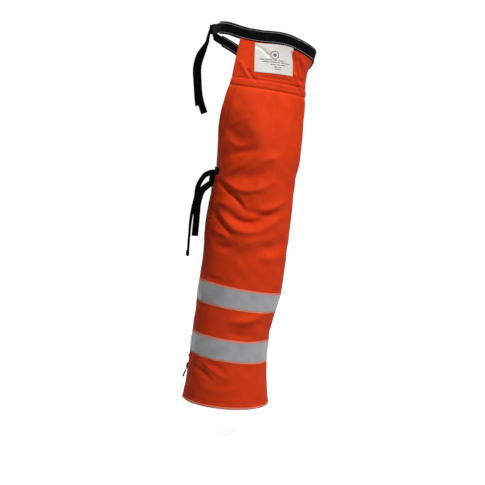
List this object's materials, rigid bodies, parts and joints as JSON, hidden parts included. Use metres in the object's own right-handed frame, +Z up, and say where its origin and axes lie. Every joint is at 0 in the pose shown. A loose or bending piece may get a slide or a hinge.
__________
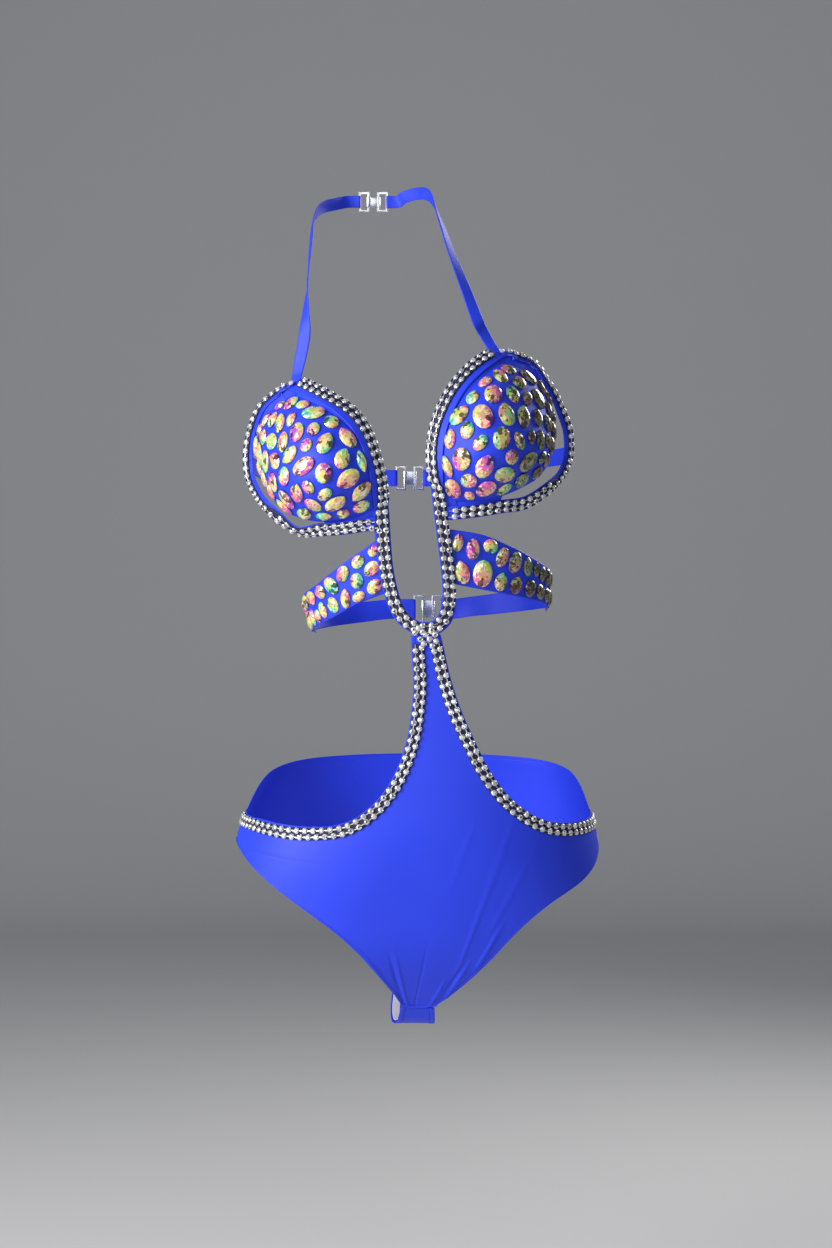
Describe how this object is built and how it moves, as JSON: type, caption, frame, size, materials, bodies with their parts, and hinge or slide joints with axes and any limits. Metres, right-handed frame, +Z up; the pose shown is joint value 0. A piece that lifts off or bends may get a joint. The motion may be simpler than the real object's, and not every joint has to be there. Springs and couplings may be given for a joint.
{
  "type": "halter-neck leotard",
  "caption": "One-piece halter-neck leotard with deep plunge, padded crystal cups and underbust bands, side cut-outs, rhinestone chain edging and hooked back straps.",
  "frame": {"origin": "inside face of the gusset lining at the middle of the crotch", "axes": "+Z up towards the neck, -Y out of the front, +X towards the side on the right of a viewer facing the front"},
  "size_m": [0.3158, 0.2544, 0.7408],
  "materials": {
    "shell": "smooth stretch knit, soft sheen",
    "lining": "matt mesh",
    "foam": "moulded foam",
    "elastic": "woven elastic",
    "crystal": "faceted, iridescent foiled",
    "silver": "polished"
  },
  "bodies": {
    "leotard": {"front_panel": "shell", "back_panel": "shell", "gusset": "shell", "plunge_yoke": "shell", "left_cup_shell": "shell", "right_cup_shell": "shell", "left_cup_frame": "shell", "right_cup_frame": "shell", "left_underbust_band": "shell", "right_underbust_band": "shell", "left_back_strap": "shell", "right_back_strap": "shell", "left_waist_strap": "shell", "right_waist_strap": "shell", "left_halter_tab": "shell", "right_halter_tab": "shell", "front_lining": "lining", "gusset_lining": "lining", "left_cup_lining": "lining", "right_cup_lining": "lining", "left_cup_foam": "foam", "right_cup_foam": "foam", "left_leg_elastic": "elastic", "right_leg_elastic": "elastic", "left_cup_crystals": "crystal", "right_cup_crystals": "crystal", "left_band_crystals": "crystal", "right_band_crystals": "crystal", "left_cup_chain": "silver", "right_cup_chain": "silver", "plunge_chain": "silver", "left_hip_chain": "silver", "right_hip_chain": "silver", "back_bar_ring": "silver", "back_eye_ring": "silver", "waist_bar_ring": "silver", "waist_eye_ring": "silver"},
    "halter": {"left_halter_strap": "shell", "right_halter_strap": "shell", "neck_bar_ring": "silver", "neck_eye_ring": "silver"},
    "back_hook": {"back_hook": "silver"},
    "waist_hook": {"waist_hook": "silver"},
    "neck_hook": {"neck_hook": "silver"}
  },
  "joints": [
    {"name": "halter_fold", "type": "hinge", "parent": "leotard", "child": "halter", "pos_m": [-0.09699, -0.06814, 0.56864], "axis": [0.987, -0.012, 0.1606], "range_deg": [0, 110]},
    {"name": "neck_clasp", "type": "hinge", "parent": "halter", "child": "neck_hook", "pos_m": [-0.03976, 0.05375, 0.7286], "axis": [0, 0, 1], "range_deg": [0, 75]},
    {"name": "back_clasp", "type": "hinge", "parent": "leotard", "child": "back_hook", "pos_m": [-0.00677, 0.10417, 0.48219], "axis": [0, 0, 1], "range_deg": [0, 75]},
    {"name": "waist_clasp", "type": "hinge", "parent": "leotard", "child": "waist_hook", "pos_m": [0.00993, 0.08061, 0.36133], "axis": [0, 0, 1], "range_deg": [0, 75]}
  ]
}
__________
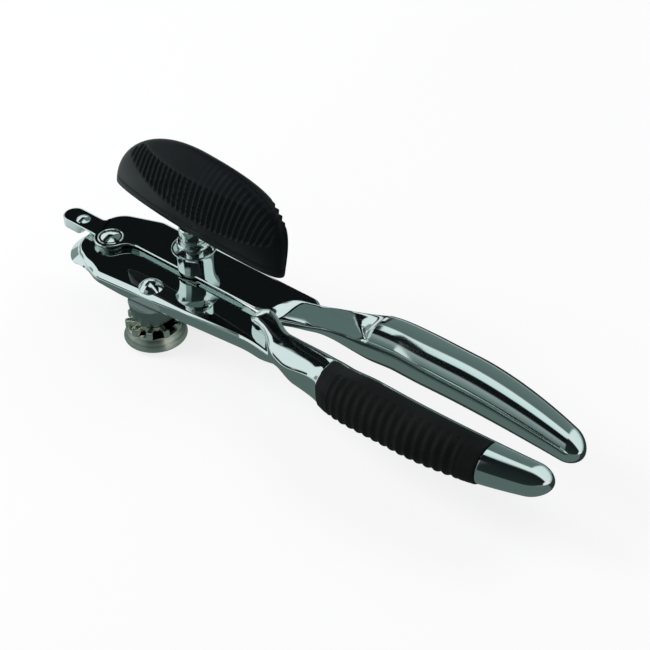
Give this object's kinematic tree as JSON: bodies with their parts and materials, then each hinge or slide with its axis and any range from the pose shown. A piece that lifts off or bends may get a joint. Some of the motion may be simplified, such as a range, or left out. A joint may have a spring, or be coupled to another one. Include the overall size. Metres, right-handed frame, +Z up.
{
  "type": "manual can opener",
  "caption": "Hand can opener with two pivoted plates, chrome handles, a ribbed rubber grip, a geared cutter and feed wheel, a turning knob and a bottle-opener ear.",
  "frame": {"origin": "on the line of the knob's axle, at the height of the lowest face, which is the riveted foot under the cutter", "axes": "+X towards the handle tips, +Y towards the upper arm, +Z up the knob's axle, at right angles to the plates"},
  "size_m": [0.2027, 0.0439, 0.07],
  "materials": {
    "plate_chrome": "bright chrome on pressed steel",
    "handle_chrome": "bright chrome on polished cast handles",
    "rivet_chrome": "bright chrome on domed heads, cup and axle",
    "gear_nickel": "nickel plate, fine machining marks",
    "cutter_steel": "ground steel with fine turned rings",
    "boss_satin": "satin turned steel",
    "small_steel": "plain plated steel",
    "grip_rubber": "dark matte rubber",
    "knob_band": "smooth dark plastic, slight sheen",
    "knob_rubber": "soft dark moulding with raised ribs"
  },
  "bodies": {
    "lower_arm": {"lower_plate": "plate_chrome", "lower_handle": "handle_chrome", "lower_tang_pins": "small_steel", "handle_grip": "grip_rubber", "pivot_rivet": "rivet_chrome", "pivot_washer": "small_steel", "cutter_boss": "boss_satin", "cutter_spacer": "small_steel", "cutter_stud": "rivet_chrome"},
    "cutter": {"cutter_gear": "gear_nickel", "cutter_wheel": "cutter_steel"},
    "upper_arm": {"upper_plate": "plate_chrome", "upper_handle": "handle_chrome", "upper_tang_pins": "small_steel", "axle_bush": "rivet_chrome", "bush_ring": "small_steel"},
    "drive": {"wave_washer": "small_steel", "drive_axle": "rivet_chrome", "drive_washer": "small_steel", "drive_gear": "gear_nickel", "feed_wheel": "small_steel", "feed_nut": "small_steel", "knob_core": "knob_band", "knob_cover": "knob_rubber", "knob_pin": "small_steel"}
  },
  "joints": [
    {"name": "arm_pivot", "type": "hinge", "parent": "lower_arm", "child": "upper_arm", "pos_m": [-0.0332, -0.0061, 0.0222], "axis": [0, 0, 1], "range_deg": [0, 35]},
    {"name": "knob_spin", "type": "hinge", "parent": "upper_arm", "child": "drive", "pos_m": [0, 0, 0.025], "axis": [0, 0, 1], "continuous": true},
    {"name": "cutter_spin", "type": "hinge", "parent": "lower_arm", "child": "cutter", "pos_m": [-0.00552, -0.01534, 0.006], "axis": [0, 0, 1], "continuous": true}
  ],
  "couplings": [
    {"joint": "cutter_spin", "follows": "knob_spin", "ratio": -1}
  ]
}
__________
WHAT IS BEING ASKED: Return all lines containing "that".

RESULT FOR THIS EXERCISE:
Describe how this object is built and how it moves, as JSON: type, caption, frame, size, materials, bodies with their parts, and hinge or slide joints with axes and any limits. Metres, right-handed frame, +Z up; the pose shown is joint value 0. A piece that lifts off or bends may get a joint. The motion may be simpler than the real object's, and not every joint has to be there. Springs and couplings may be given for a joint.
Give this object's kinematic tree as JSON: bodies with their parts and materials, then each hinge or slide with its axis and any range from the pose shown. A piece that lifts off or bends may get a joint. Some of the motion may be simplified, such as a range, or left out. A joint may have a spring, or be coupled to another one. Include the overall size. Metres, right-handed frame, +Z up.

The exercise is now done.